Cowper's and [John] Newton's hymn compositions were an attempt to carry the view of church worship fostered by Romaine further than Romaine was prepared to go. Rather than merely supplying their congregation with the Psalms of David with an introduction and commentary, as did Romaine, the Olney friends strove to provide their parishioners with sermon texts from all parts of the Bible in verse form. Romaine compiled his psalm-book to be used in the sung liturgy, whereas Cowper and Newton wrote their hymns for personal edification and instruction rather than for the more formal gathered church worshi
Neither author planned originally to have his hymns sung. Cowper's earlier hymns were composed as poems and Newton's diary entries over a period of years show that his hymns were written for exposition only. Singing hymns is rarely mentioned by Cowper and Newton except at their homes in small devotional circles and in cottage meetings. Indeed, even when the two friends do refer to singing, they often use the word in the old classical sense of reciting.5
Indeed if John Newton and William Cowper were to take part in many a late twentieth-century evangelical Sunday service, the main difference they would notice and, indeed, be shocked at, would be the vast percentage of time devoted to chorus and hymn-singing and musical interludes and the relatively short amount of time taken up by the sermon and spoken exhortations. It would be no use shaking one's head at the two friends' amazement and telling them that 'Times have changed,' and for 'times', in this sense, have not changed in any way. All these Sunday worship 'trimmings' were coming into vogue in the middle of the eighteenth century amongst certain religious groups and, although both Newton and Cowper were fond of singing, and were such good hymn-writers that their hymns are still sung all over the world today, they had an entirely different view of what a hymn was and how a hymn should be sung. Newton criticized the misuse of music and singing in church services in numerous sermons and this topic was often the subject under discussion in the two friends' weekly correspondence with each other when Newton left Olney.
Cowper and Newton were particularly against singing hymns in the main Sunday services as the unconverted present could not possibly join in. They argued that only the redeemed could partake in joint worship. If people sang of Christ's redemption who had not experienced it, what futile bluff! If the congregation sang of God's wrath to unsaved sinners and did not believe it, what folly!
Their chief criticism, however, was of the music rather than the texts.
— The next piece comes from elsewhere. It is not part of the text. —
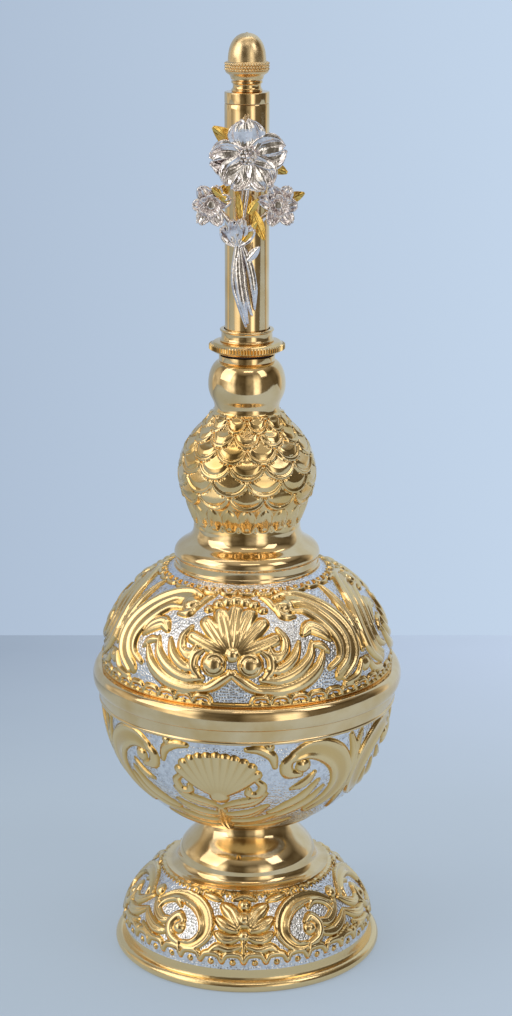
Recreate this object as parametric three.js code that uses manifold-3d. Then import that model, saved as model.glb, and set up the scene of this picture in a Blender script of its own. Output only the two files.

This is one reason why the Olney Hymns were published without any music or any instrumentalization. Up to the latter part of the seventeenth century there was no instrumental accompaniment in church services apart from the larger cathedrals, which had been highly influenced by German court music. There was no organ in the Olney Church and Newton would not have one. When Newton left for a parish in London, some Olney citizens campaigned to have an organ installed in the parish church. They approached Cowper for assistance in their venture, thinking that a hymn-writer would be the very man to head a campaign for an organ. Cowper told them clearly and unmistakably that he would have nothing to do with such folly.
He had already playfully poured scorn on the modern jingle-jangles of church music used with the new versions of the Psalms in an essay in The Connoisseur. In this article he was also probably taking a dig at his cousin Martin Madan and John Wesley, who were responsible for introducing some of these 'new-fashioned' tunes such as Winchester New into church services.
The good old practice of psalm-singing is, indeed, wonderfully improved in many country churches since the days of Sternhold and Hopkins; and there is scarce a parish-clerk, who has so little taste as not to pick his staves out of the New Version. This has occasioned great complaints in some places, where the clerk has been forced to bawl by himself because the rest of the congregation cannot find the psalm at the end of their prayer-books; while others are highly disgusted at the innovation, and stick as obstinately to the Old Version as to the Old Stile. The tunes themselves have also been new-set to jiggish measures; and the sober drawl, which used to accompany the two first staves of the hundredth psalm with the gloria partri, is now split into as many quavers as an Italian air. For this purpose there is in every county an itinerant band of vocal musicians, who make it their business to go round to all the churches in their turns, and, after a prelude with a pitchpipe, astonish the audience with hymns set to the new Winchester measure and anthems of their own composing.
It might be argued that Cowper wrote the above as an unconverted man and he would have changed his mind as a Christian taking part in communal worship. This is not the case at all. In his poem 'Table Talk', published in 1782, Cowper claims that one simple psalm of Sternhold and Hopkins is better than all the endeavours of later, wittier, more skilled and more polished versifiers.
5. Thus Cowper starts his longest poem, Task, with the words 'I sing the Sofa'.
William Cowper, "Table Talk," in The Complete Poetical Works of William Cowper, p. 24:
A. Hail, Sternhold, then! and, Hopkins, hail!—
B. Amen.
If flattery, folly, lust, employ the pen;
If acrimony, slander, and abuse,
Give it a charge to blacken and traduce;
Though Butler’s wit, Pope’s numbers, Prior’s ease,
With all that fancy can invent to please,
Adorn the polish’d periods as they fall,
One madrigal of theirs is worth them all.
A. ‘Twould thin the ranks of the poetic tribe,
To dash the pen through all that you proscribe.
B. No matter—we could shift when they were not;
And should, no doubt, if they were all forgot.